TASK BRIEF – Your answer should consist only of the lines below from the one with "hide_parts(name)" through the one with "drains away under the box.", copied exactly.

Scripts that build objects:

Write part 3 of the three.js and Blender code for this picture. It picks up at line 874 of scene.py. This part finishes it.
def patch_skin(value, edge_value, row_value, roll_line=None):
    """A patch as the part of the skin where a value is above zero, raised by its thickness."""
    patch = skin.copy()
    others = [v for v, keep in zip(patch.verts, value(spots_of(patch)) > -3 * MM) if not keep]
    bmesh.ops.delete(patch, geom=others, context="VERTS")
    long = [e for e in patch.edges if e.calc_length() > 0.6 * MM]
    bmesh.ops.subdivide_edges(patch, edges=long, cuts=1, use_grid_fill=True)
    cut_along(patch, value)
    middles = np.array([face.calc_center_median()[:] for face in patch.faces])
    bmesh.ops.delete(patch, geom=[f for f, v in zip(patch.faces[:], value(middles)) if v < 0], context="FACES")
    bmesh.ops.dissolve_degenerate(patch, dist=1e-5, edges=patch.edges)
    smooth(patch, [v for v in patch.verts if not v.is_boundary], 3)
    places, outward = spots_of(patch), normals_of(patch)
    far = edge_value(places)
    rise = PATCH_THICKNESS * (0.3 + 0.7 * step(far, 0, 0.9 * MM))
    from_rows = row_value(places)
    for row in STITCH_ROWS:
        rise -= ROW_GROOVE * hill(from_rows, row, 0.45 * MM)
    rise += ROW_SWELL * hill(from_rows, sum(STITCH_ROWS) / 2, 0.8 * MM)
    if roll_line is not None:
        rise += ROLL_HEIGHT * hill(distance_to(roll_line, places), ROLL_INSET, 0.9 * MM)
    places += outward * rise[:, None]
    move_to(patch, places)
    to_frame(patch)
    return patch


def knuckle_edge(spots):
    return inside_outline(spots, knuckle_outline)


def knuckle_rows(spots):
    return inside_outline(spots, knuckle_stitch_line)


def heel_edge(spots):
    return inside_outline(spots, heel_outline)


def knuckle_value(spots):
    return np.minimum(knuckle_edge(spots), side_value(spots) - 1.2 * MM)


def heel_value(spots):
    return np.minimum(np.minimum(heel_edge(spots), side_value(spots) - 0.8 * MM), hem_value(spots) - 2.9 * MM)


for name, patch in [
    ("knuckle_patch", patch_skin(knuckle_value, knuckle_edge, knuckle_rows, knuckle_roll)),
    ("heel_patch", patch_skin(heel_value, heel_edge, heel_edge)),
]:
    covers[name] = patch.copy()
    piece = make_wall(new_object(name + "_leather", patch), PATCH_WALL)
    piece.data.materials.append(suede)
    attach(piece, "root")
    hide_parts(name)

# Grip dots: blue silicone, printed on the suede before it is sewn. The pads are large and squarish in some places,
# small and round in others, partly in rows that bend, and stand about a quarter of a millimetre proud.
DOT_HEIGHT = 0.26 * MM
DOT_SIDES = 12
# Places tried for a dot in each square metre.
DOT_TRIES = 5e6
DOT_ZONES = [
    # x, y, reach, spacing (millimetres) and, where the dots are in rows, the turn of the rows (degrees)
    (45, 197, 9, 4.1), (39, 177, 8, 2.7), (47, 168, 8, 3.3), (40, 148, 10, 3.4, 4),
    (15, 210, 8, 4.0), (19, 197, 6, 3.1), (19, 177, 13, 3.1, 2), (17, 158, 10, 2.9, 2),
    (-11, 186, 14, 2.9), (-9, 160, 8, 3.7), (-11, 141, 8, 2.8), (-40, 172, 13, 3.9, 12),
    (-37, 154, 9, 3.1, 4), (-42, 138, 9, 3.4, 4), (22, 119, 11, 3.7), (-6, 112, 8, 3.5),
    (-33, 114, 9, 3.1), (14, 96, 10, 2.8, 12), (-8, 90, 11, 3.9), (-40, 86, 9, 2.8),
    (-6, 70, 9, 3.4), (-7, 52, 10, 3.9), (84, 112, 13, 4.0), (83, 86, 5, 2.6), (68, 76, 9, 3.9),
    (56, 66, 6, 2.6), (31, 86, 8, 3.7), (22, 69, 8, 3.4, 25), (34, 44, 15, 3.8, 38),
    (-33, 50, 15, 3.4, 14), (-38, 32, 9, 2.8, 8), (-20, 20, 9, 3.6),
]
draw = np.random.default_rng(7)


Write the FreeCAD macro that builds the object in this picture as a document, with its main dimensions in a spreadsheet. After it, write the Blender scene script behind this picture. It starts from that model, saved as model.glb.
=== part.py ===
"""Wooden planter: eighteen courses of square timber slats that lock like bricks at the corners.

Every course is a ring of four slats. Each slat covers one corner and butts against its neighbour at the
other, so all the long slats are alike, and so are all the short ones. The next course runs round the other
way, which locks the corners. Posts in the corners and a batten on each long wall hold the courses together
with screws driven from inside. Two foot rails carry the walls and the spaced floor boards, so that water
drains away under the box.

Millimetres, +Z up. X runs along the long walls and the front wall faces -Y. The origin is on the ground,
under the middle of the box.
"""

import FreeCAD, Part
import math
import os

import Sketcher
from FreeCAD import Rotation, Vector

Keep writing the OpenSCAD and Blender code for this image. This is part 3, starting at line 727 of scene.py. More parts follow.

OUTPUT OF THE EXERCISE –
    hide_parts(name)

# Grip dots: blue silicone, printed on the suede before it is sewn. The pads are large and squarish in some places,
# small and round in others, partly in rows that bend, and stand about a quarter of a millimetre proud.
DOT_HEIGHT = 0.26 * MM
DOT_SIDES = 12
# Places tried for a dot in each square metre.
DOT_TRIES = 5e6
DOT_ZONES = [
    # x, y, reach, spacing (millimetres) and, where the dots are in rows, the turn of the rows (degrees)
    (45, 197, 9, 4.1), (39, 177, 8, 2.7), (47, 168, 8, 3.3), (40, 148, 10, 3.4, 4),
    (15, 210, 8, 4.0), (19, 197, 6, 3.1), (19, 177, 13, 3.1, 2), (17, 158, 10, 2.9, 2),
    (-11, 186, 14, 2.9), (-9, 160, 8, 3.7), (-11, 141, 8, 2.8), (-40, 172, 13, 3.9, 12),
    (-37, 154, 9, 3.1, 4), (-42, 138, 9, 3.4, 4), (22, 119, 11, 3.7), (-6, 112, 8, 3.5),
    (-33, 114, 9, 3.1), (14, 96, 10, 2.8, 12), (-8, 90, 11, 3.9), (-40, 86, 9, 2.8),
    (-6, 70, 9, 3.4), (-7, 52, 10, 3.9), (84, 112, 13, 4.0), (83, 86, 5, 2.6), (68, 76, 9, 3.9),
    (56, 66, 6, 2.6), (31, 86, 8, 3.7), (22, 69, 8, 3.4, 25), (34, 44, 15, 3.8, 38),
    (-33, 50, 15, 3.4, 14), (-38, 32, 9, 2.8, 8), (-20, 20, 9, 3.6),
]
draw = np.random.default_rng(7)


Write the FreeCAD macro that builds the object in this picture as a document, with its main dimensions in a spreadsheet. After it, write the Blender scene script behind this picture. It starts from that model, saved as model.glb.
=== part.py ===
"""Wooden planter: eighteen courses of square timber slats that lock like bricks at the corners.

Every course is a ring of four slats. Each slat covers one corner and butts against its neighbour at the
other, so all the long slats are alike, and so are all the short ones. The next course runs round the other
way, which locks the corners. Posts in the corners and a batten on each long wall hold the courses together
with screws driven from inside. Two foot rails carry the walls and the spaced floor boards, so that water
drains away under the box.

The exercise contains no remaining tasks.